Monday, February 19, 2018

City finds funds for historical designation plaques

By Jimmy Daniell Isaac
Jan. 2, 2018 at 11:57 p.m.

Longview City Planner Angela Choy speaks Tuesday about the Everett Building, which houses the Gregg County Historical Museum, during a Historic Preservation Commission meeting. The commission voted unanimously to designate the building as a Local Historic Landmark.

Owners of historical properties in Longview can now seek local landmark protections without fearing the cost of a commemorative plaque.

The Public Works Department's Traffic Division has "stepped up" and agreed to pay for the $298 plaques used to spotlight buildings designated as local landmarks, City Planner Angela Choy announced Tuesday at a meeting of the Historic Preservation Commission.

The news represents an about-face from early December, when city staff said it had no available funds to pay for such plaques.

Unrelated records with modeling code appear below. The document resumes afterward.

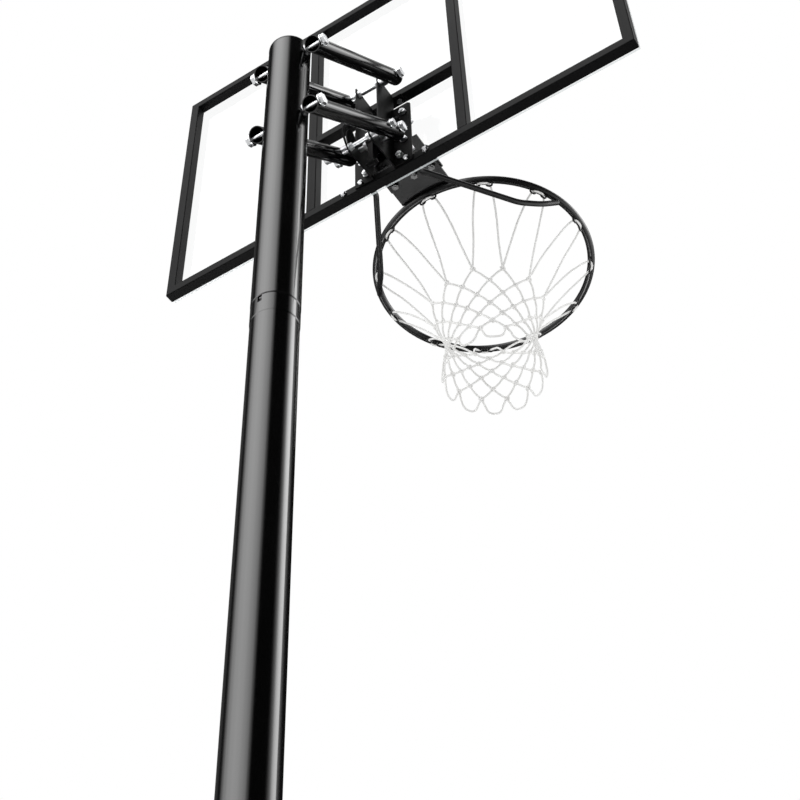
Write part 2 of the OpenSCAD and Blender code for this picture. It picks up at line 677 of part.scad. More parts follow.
// Rod from a tab on the board up to the underside of the ring
brace_r = 6;
brace_x = 224.2; // where the rod meets the ring
brace_path = [
    [55, face_y + 6.8, rim_h - 92], [52.5, face_y + 24, rim_h - 89.5],
    [171, face_y + 224, rim_h - 61], [203, face_y + 267, rim_h - 42],
    [brace_x, ring_y - sqrt(pow(ring_r, 2) - pow(brace_x, 2)), rim_h - bar_d / 2 - 5]];
module brace() difference() {
    union() {
        bent(brace_path, brace_r);
        translate(brace_path[0]) sphere(r = brace_r, $fn = 32);
        translate([29, face_y, rim_h - 107]) cube([33, 4, 28]);
    }
    ycyl(face_y - 2, face_y + 8, brace_hole, mid_r + loose);
}
module brace_right() color(ring_black) brace();
module brace_left() color(ring_black) mirror([1, 0, 0]) brace();

// Twelve double hooks of bent wire under the ring: each has two upturned ends
wire_r = 2;
hook_r = 6;
hook_y = 7; // where each hook leaves the middle bar
module net_hooks() color(ring_black) translate([0, ring_y, rim_h]) for (a = [0:30:330])
    rotate([0, 0, a]) translate([ring_r - 5, 0, -bar_d / 2 - 2]) {
        rotate([90, 0, 0]) translate([0, 2, -hook_y])
            cylinder(h = 2 * hook_y, r = wire_r, $fn = 16);
        for (side = [-1, 1]) {
            translate([0, hook_y * side, 0]) cylinder(h = 2, r = wire_r, $fn = 16);
            translate([0, (hook_y + hook_r) * side, 0]) rotate([-90, 0, 90])
                rotate_extrude(angle = 180, $fn = 24)
                    translate([hook_r, 0]) circle(r = wire_r, $fn = 16);
        }
    }

// Envelope of the net: a thin tapered sleeve, narrowest above its lower edge.
// Columns: depth below the ring for a drop of 354, mean radius
net_table = [
    [25, 212], [60, 182], [100, 151], [147.5, 121.4], [175, 110], [203, 101],
    [230.5, 94.5], [258, 93], [286, 96], [313.6, 102], [354, 107]];
function net_point(i, offset) = [net_table[i][1] + offset, -net_table[i][0] * net_drop / 354];
module net() color([0.93, 0.93, 0.93]) translate([0, ring_y, rim_h]) rotate_extrude($fn = 96)
    polygon(concat([for (i = [0:10]) net_point(i, 1)], [for (i = [10:-1:0]) net_point(i, -1)]));

base_tank();
fill_cap();
fill_cap_seal();
wheel_axle();
wheel_left();
wheel_right();
axle_caps();
pole_bottom();
pole_middle();
pole_top();
pole_cap();
pole_base_bolt();
strut_left();
strut_right();
strut_top_bolt();
strut_foot_bolts();
pole_pivot_bolt_upper();
pole_pivot_bolt_lower();
pole_pivot_nuts();
pole_pivot_spacers();
upper_arm_left();
upper_arm_right();
lower_arm_left();
lower_arm_right();
height_bolt();
height_bolt_nuts();
height_bolt_spacers();
front_pivot_bolt_upper();
front_pivot_bolt_lower();
front_pivot_nuts();
front_pivot_spacers();
side_bracket_left();
side_bracket_right();
bracket_bolts();
lock_lever();
frame_top_rail();
frame_bottom_rail();
frame_left_rail();
frame_right_rail();
upright_left();
upright_right();
crossbar();
clear_panel();
frame_bolts();
panel_bolts();
panel_bolt_nuts();
panel_bolt_spacers();
rim_bracket();
ring_tongue();
tongue_bolts();
rim_ring();
rim_bolts();
rim_bolt_nuts();
rim_bolt_spacers();
brace_left();
brace_right();
net_hooks();
net();
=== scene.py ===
"""Basketball hoop with a clear panel, a ring, a net and two braces on a pole.

Metres, +Z up. X runs across the board, and the ring stands out from it toward +Y.
The net hangs below the ring. The CAD pieces get materials; the net and the braces are rebuilt.
"""
import json
import math
from functools import cached_property

import bpy
import numpy as np
from mathutils import Matrix, Vector


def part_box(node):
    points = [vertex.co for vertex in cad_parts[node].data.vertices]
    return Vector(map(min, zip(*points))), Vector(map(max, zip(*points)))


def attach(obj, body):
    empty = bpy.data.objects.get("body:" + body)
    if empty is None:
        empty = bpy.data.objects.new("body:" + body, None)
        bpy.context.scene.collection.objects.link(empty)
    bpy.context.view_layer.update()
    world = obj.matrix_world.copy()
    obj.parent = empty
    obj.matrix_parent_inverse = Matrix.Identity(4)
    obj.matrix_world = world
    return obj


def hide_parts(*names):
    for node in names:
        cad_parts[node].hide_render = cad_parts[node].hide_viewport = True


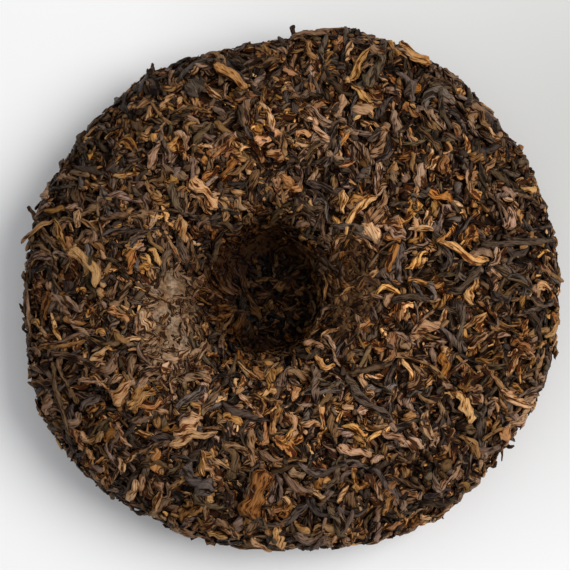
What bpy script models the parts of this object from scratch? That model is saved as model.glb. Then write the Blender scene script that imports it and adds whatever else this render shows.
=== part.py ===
"""A small pressed cake of ripe pu erh tea, lying with its dimpled back up.

The cake is one piece: a core turned from a profile, made uneven, with the larger
twisted leaves that show on its skin fused on at true size. Metres, +Z up. The
origin is the middle of the cake's box, on the surface that the cake lies on.
"""

import math
import random

import bmesh
import bpy
from mathutils import Vector, noise

# The cake's driving dimensions.
CAKE_DIAMETER = 0.1053
RIM_HEIGHT = 0.0092
BACK_RISE = 0.0106
FRONT_DROP = 0.0097
BACK_FULLNESS = 3.0
FRONT_FULLNESS = 2.2

# The cloth's knot leaves a wide shallow dish with a deep pit in it, off centre.
DISH_DEPTH = 0.0030
DISH_RADIUS = 0.0215
PIT_DEPTH = 0.0125
PIT_RADIUS = 0.0112
PIT_STEEPNESS = 9.0
PIT_STRETCH = 0.12
DIMPLE_OFFSET = Vector((-0.0064, -0.0003, 0.0))
DIMPLE_HELD_RADIUS = 0.020
DIMPLE_FREE_RADIUS = 0.046
PIT_LEAN = 0.25

# The outline is out of round: how many lobes, their share of the radius, their turn in
# degrees, and a lump that stands out at one place.
OUTLINE_LOBES = (
    (2, 0.0234, 46.0),
    (3, 0.0103, -144.0),
    (4, 0.0117, -178.0),
    (5, 0.0102, -18.0),
    (6, 0.0035, 47.0),
    (7, 0.0034, 69.0),
    (8, 0.0052, -161.0),
)
LUMP_ANGLE = math.radians(82.0)
LUMP_REACH = (math.radians(5.0), math.radians(10.0))
LUMP_SHARE = 0.022

# The hand-pressed skin rises and falls, broadly and in bumps the size of a leaf.
SWELL_HEIGHT = 0.0007
SWELL_LENGTH = 0.020
BUMP_HEIGHT = 0.0011
BUMP_LENGTH = 0.0038
BUMP_SHIFT = Vector((7.0, 3.0, 1.0))
NOISE_CLEAR_OF_BASE = 0.0015

# The mesh of the core.
CORE_TURNS = 34
CORE_RINGS = 27
CLOSER_IN_DISH = 1.9
PROFILE_SAMPLES = 400
POLE_MERGE = 1e-5
SLOPE_STEP = 0.002

# The leaves fused to the core.
LEAF_COUNT = 325
LEAF_KINDS = (
    {"length": (0.0090, 0.0160), "width": (0.0024, 0.0038), "steps": 3},
    {"length": (0.0052, 0.0085), "width": (0.0022, 0.0034), "steps": 2},
    {"length": (0.0046, 0.0075), "width": (0.0020, 0.0030), "steps": 2},
)
LEAF_PROUD = (0.0007, 0.0012)
LEAF_EDGE_PROUD = 0.0004
LEAF_SUNK = 0.0011
LEAF_CURL = 60.0
LEAF_TWIST = 0.25
LEAF_LOWEST = 0.0003
LEAF_CLEAR_OF_BASE = 0.0007
LEAF_CLEAR_OF_PIT = 0.0035
GOLDEN_ANGLE = math.pi * (3.0 - math.sqrt(5.0))
SEED = 357

TEA_BROWN = (0.055, 0.030, 0.015, 1.0)
TEA_ROUGHNESS = 0.7


def fade(value, low, high):
    """1 below low, 0 above high, and smooth between them."""
    share = min(1.0, max(0.0, (value - low) / (high - low)))
    return 1.0 - share * share * (3.0 - 2.0 * share)


def back_height(radius):
    """Height of the dimpled back above the table."""
    share = min(1.0, radius / (CAKE_DIAMETER / 2))
    rise = BACK_RISE * (1.0 - share**BACK_FULLNESS) ** (1.0 / BACK_FULLNESS)
    dish = DISH_DEPTH * math.exp(-((radius / DISH_RADIUS) ** 4))
    pit = PIT_DEPTH / (1.0 + (radius / PIT_RADIUS) ** PIT_STEEPNESS)
    return RIM_HEIGHT + rise - dish - pit


def front_height(radius):
    """Height of the domed front, pressed flat where the cake rests on it."""
    share = min(1.0, radius / (CAKE_DIAMETER / 2))
    drop = FRONT_DROP * (1.0 - share**FRONT_FULLNESS) ** (1.0 / FRONT_FULLNESS)
    return max(0.0, RIM_HEIGHT - drop)


def even_profile(count, closer=1.0):
    """Points (radius, height) at even steps, or closer in the dish, from the pit to the base."""
    rim = CAKE_DIAMETER / 2
    eased = [math.sin(0.5 * math.pi * i / PROFILE_SAMPLES) for i in range(PROFILE_SAMPLES + 1)]
    fine = [(rim * s, back_height(rim * s)) for s in eased]
    fine += [(rim * s, front_height(rim * s)) for s in reversed(eased[:-1])]
    reach = [0.0]
    for (r0, z0), (r1, z1) in zip(fine, fine[1:]):
        weight = closer if r1 < DISH_RADIUS and z1 > front_height(r1) else 1.0
        reach.append(reach[-1] + math.hypot(r1 - r0, z1 - z0) * weight)
    points, k = [], 0
    for i in range(count + 1):
        wanted = reach[-1] * i / count
        while k < len(reach) - 2 and reach[k + 1] < wanted:
            k += 1
        share = (wanted - reach[k]) / (reach[k + 1] - reach[k])
        points.append(tuple(a + share * (b - a) for a, b in zip(fine[k], fine[k + 1])))
    return points


def warped(point):
    """Moves a point of the turned cake to its place on the uneven real one."""
    radius = math.hypot(point.x, point.y)
    angle = math.atan2(point.y, point.x)
    on_back = point.z > (back_height(radius) + front_height(radius)) / 2
    outward = 1.0 - fade(radius, DISH_RADIUS, CAKE_DIAMETER / 2)
    lobes = sum(a * math.cos(n * angle - math.radians(turn)) for n, a, turn in OUTLINE_LOBES)
    lobes += LUMP_SHARE * fade(abs(angle - LUMP_ANGLE), *LUMP_REACH)
    place = Vector((point.x, point.y, 0.0)) * (1.0 + lobes * outward)
    if on_back:
        depth = max(0.0, RIM_HEIGHT + BACK_RISE - DISH_DEPTH - point.z)
        place += DIMPLE_OFFSET * fade(radius, DIMPLE_HELD_RADIUS, DIMPLE_FREE_RADIUS)
        in_pit = fade(radius, PIT_RADIUS, DISH_RADIUS)
        place.x += PIT_LEAN * depth * in_pit
        place.y *= 1.0 + PIT_STRETCH * in_pit
    place.z = point.z
    if on_back and radius < DISH_RADIUS:
        away = Vector((0.0, 0.0, 1.0))
    else:
        steepness = (CAKE_DIAMETER / 2 / BACK_RISE) ** 2
        away = Vector((place.x, place.y, (point.z - RIM_HEIGHT) * steepness)).normalized()
    swell = noise.noise(place / SWELL_LENGTH) * SWELL_HEIGHT
    bump = noise.noise(place / BUMP_LENGTH + BUMP_SHIFT) * BUMP_HEIGHT
    rough = 1.0 - fade(point.z, 0.0, NOISE_CLEAR_OF_BASE)
    return place + away * (swell + bump) * rough


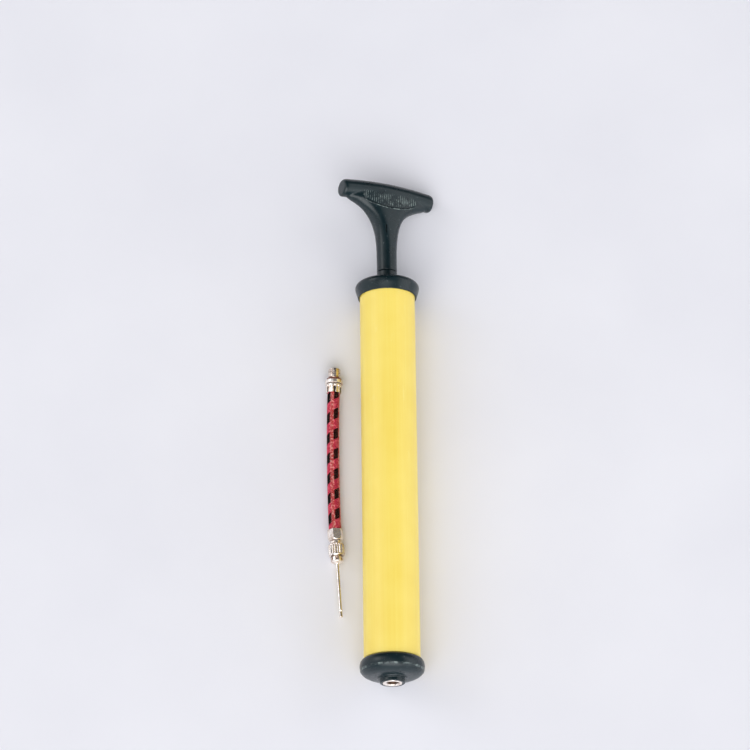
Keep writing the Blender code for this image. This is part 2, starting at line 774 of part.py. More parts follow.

"Hopefully, (historical property owners) will be encouraged to apply once we get the news out there about the markers that they will definitely get one," said Commission Chairwoman Debbie Hancock. "We also want to get the word out that if they need funding for any kind of maintenance to the building that requires a permit fee, that they go this route also."

Plaques have been purchased for the already-designated local landmarks — Central Fire Station, Mobberly Place Fire Station, the historical downtown train depot and the Rucker-Campbell House — plus two more for future designations, Choy said.

"(The city) staff will pay for all of these markers," she said, adding that she will amend landmark applications to no longer require applicants pay for their plaques.

The Everett Building, which houses the Gregg County Historical Museum, could become the next beneficiary.

The commission voted unanimously Tuesday to designate the museum as a Local Historic Landmark. Planning and Zoning commissioners will consider the museum's landmark status later this month, and the City Council could finally approve the designation as early as Feb. 8.

Choy said the designation would allow the city to waive permit fees for the museum's upcoming north wall repair project.

In 2016, the Texas Historical Commission awarded the museum a $30,000 matching grant to repair deterioration of the Everett Building's north wall. Contractor bids have not been awarded in that project.

It wasn't known Tuesday how much in savings the museum could see from waived permit fees, Choy said.

Hancock has said owners could see financial rewards by having that designation.

"If they get that local landmark designation, they don't have to pay the fees that the city charges when they start to remodel," she said.

The Everett Building was built in 1910 and was originally Citizens National Bank. It is a Recorded Texas Historic Landmark and one of five properties or districts in Gregg County listed on the National Register of Historic Places.

Recorded Texas Historic Landmarks come with restrictions for anyone wanting to alter or relocate the structure.

The two-story, raised-basement structure remains as one of the few architectural specimens in Longview associated with the cotton and oil eras in East Texas. Granite used in the building's construction is said to be from the same Marble Falls quarry that provided for the construction of the state Capitol in Austin, according to information at

Past commercial tenants of the Everett Building include Matthewson Drug Store, Ballard Drugs, L&L Gallery, Van Burkleo Financial Services, a barber shop, the American Red Cross during World War II.